Les créations de Tinker Hatfield accompagneront MJ tout au long de sa carrière NBA, jusqu’à la XIV au moment de sa retraite. Parmi les modèles qu’il a imaginé, aujourd’hui appelés les originaux (OG) car portés par His Airness pendant sa carrière, se trouvent quasiment que des succès. Des chaussures qui se voient rééditées chaque année et arrachées par les aficionados de Jordan et sneaker-addict du monde entier. Depuis la retraite définitive de His Airness, le label Jordan s’est quelque peu affranchi de Nike pour devenir Jordan Brand en continuant de développer la série débutée pendant la carrière du basketteur. Aujourd’hui c’est la Jordan XX9, réalisée par l’incontournable Tinker Hatfield, qui est à l’honneur au moment du trentième anniversaire de la marque.

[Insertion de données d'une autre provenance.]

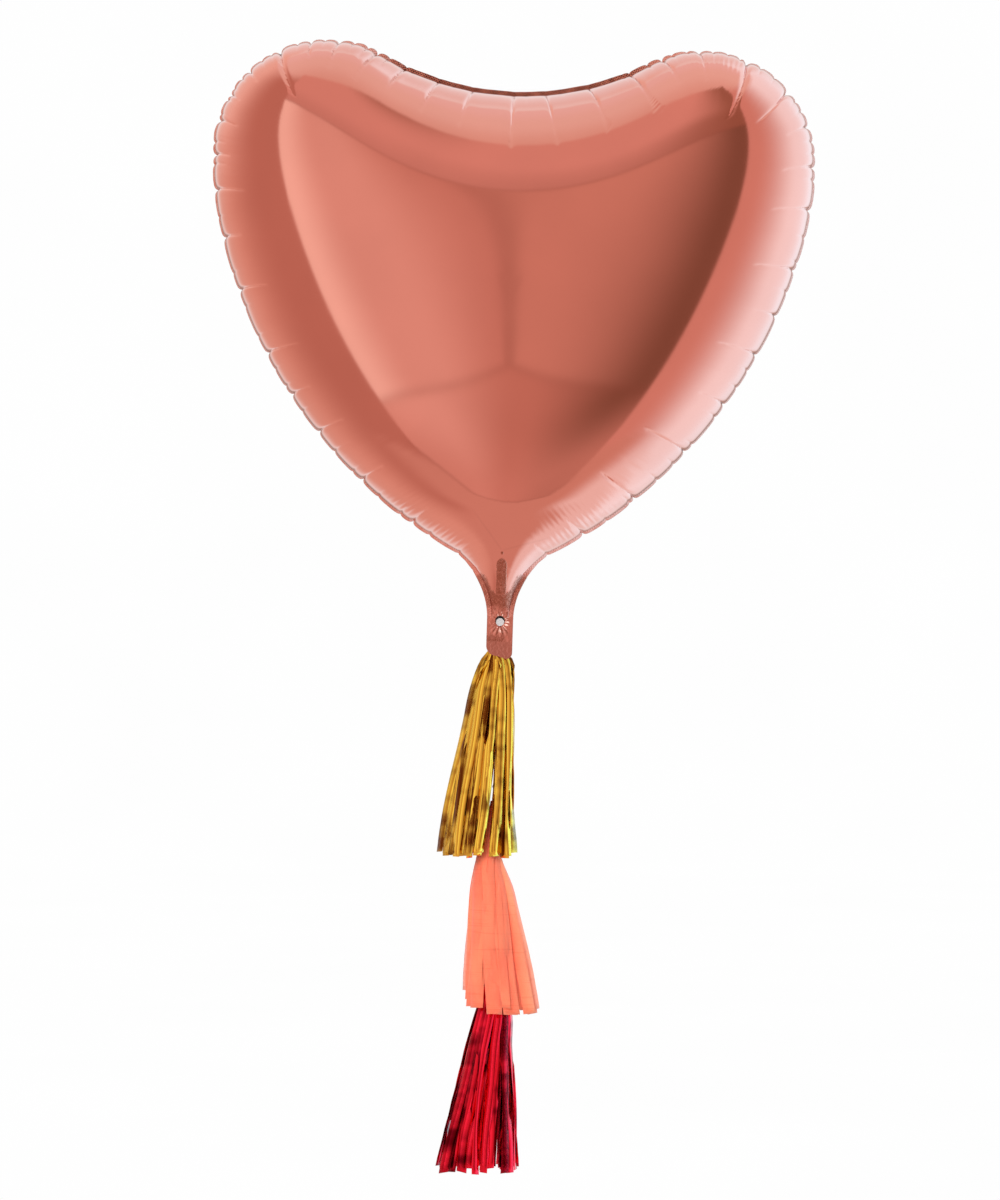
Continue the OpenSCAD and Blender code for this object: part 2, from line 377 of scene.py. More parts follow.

Certes, quelque peu décriée par la sphère des sneakerheads pour leur aspect très basket-ball et moins lifestyle, les modèles Jordan « post–carrière » restent très appréciées par son cœur de cible, les basketteurs. Et c’est certainement là ou réside la force de la marque aujourd’hui, dans le mélange de sa production partagée entre les sorties rétro des modèles originaux satisfaisant ainsi l’énorme appétit des collectionneurs et dans l’accompagnement des athlètes vers la performance. Une performance qui n’est plus représentée par MJ himself mais par les différents ambassadeurs que compte la marque aujourd’hui parmi des superstars NBA ; Kawhi Leonard, Russell Westbrook, ou Chris Paul. L’expansion de Jordan va aujourd’hui au-delà du basket puisque ses produits équipent et sponsorisent aujourd’hui des sportifs du la ligue de baseball, de football américain ou encore des courses de NASCAR.
La vie fait bien les choses, cette association entre un joueur et une marque de sport aurait pu ne durer que le temps d’un essai, d’une carrière. C’était sans compter sur l’alliance entre l’entité Jordan et l’un des sportifs les plus charismatiques pour forger un empire unique en son genre et une success-story qui n’arrivera certainement plus à l’avenir. The rest is history.